At 21.5 points per game, the Bears are 19th in the NFL and near what they averaged last season. They’re in the bottom third in rushing and passing. They’re also second-worst on third down. Good thing they drafted a punter this year.

Various players have spoken up about changing the game plan. That’s not “outside noise,” as teams like to call it. The offensive struggles are hardly a media creation.

“We’re not happy with it,” rookie wide receiver Rome Odunze said. “We expect a lot more from ourselves, and those are things that we need to correct immediately. . . . Everybody needs to hone in on those things and come together, have that belief in one another that we can get the job done, and I believe that we can.”

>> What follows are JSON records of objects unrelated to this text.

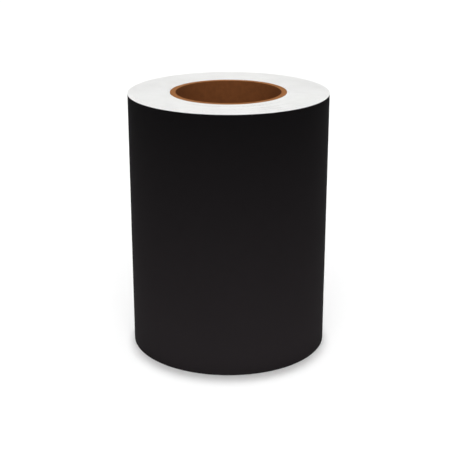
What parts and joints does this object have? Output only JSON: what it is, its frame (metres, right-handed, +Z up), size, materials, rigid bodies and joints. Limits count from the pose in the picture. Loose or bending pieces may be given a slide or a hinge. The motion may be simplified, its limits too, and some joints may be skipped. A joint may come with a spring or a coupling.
{
  "type": "roll of sign vinyl",
  "caption": "Roll of black self-adhesive sign film on a white paper liner, wound on a brown paperboard core and standing on one end.",
  "frame": {"origin": "on the roll's axis, on the end face that the roll stands on", "axes": "+Z up along the roll's axis; the tail's edge is at the back, 110 degrees round from +X, so -Y faces the front"},
  "size_m": [0.1453, 0.1455, 0.1905],
  "materials": {
    "kraft_lining": "matte",
    "core_board": "matte",
    "tape": "gloss",
    "liner_paper": "satin",
    "adhesive": "gloss",
    "black_film": "satin"
  },
  "bodies": {
    "root": {"core_inner_ply": "kraft_lining", "core_body_ply_1": "core_board", "core_body_ply_2": "core_board", "core_body_ply_3": "core_board", "core_body_ply_4": "core_board", "core_body_ply_5": "core_board", "core_outer_ply": "core_board", "start_tape": "tape", "inner_turns": "liner_paper", "release_liner": "liner_paper", "adhesive_coat": "adhesive", "vinyl_film": "black_film", "tail_tab_lower": "tape", "tail_tab_upper": "tape"}
  },
  "joints": []
}
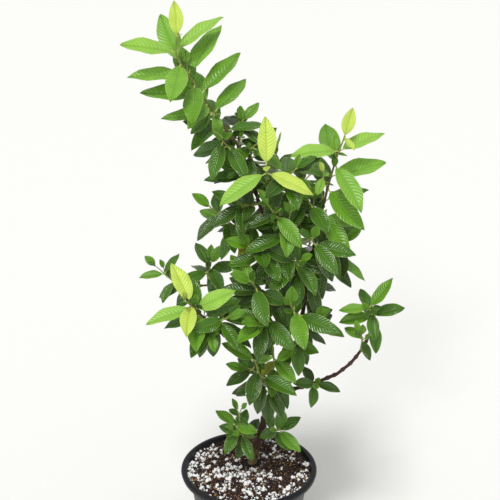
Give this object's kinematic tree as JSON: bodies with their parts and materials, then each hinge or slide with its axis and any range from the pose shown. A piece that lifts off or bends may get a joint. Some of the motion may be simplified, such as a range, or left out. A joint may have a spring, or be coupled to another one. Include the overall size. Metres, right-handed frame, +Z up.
{
  "type": "potted guava shrub",
  "caption": "Young guava shrub with glossy veined leaves on two leaning leaders and an arching side bough, in a plain black nursery pot of potting mix.",
  "frame": {"origin": "centre of the flat underside of the pot, on the surface it stands on", "axes": "+Z up; -Y towards the side the plant is seen from, +X to the right from there"},
  "size_m": [0.3764, 0.2874, 0.8272],
  "materials": {
    "leaf": "glossy, veined leaf, lime green on young shoots",
    "bark": "thin flaking red-brown bark",
    "pot": "moulded black plastic, satin",
    "potting_mix": "dark bark and peat mix with white perlite"
  },
  "bodies": {
    "root": {"arch_lower": "bark", "arch_upper": "bark", "bough_back": "bark", "bough_back_high": "bark", "bough_crown": "bark", "bough_far_left": "bark", "bough_left": "bark", "leader_left": "bark", "leader_right": "bark", "mass_arch_mid": "leaf", "mass_arch_tip": "leaf", "mass_arch_twig": "leaf", "mass_back": "leaf", "mass_back_high": "leaf", "mass_crown": "leaf", "mass_far_left": "leaf", "mass_front": "leaf", "mass_inner": "leaf", "mass_left": "leaf", "mass_low_front": "leaf", "mass_low_left": "leaf", "mass_low_right": "leaf", "mass_middle": "leaf", "mass_plume": "leaf", "mass_right": "leaf", "mass_upper_left": "leaf", "pot": "pot", "soil": "potting_mix", "trunk": "bark"}
  },
  "joints": []
}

But why hasn’t this been fixed already? Including offseason practices, the Bears are now in their sixth month of working on their offense.

“I’m not sure if I can pinpoint exactly what it is,” Odunze said. “We have glimpses of it here and there. We have glimpses of the success that we can have.”

Glimpses, but nothing sustained. That’s the recipe for a .500 team and a staple in the Bears’ kitchen.

At 4-4, they’re better than they were in Eberflus’ nightmarish first two seasons but well below expectations for a rebuilt roster, last in the NFC North and sitting outside the playoff field at the season’s midpoint.

Asked if 4-4 is good enough, given the talent on the team, Eberflus said, “Well, I just know that’s where we are.” He then pivoted to an answer about the Bears being “an improving team,” although “we haven’t improved in the last couple of weeks in terms of the win-loss column.”

Eberflus and Waldron might get a reprieve Sunday against the 2-7 Patriots, who come to Soldier Field as a one-touchdown underdog. But a continuation of their unraveling seems inevitable after that. The Bears aren’t ready for the monstrous second half of their schedule, and if looking inwardly for solutions continues to fail, they’ll be looking outside for a new coach.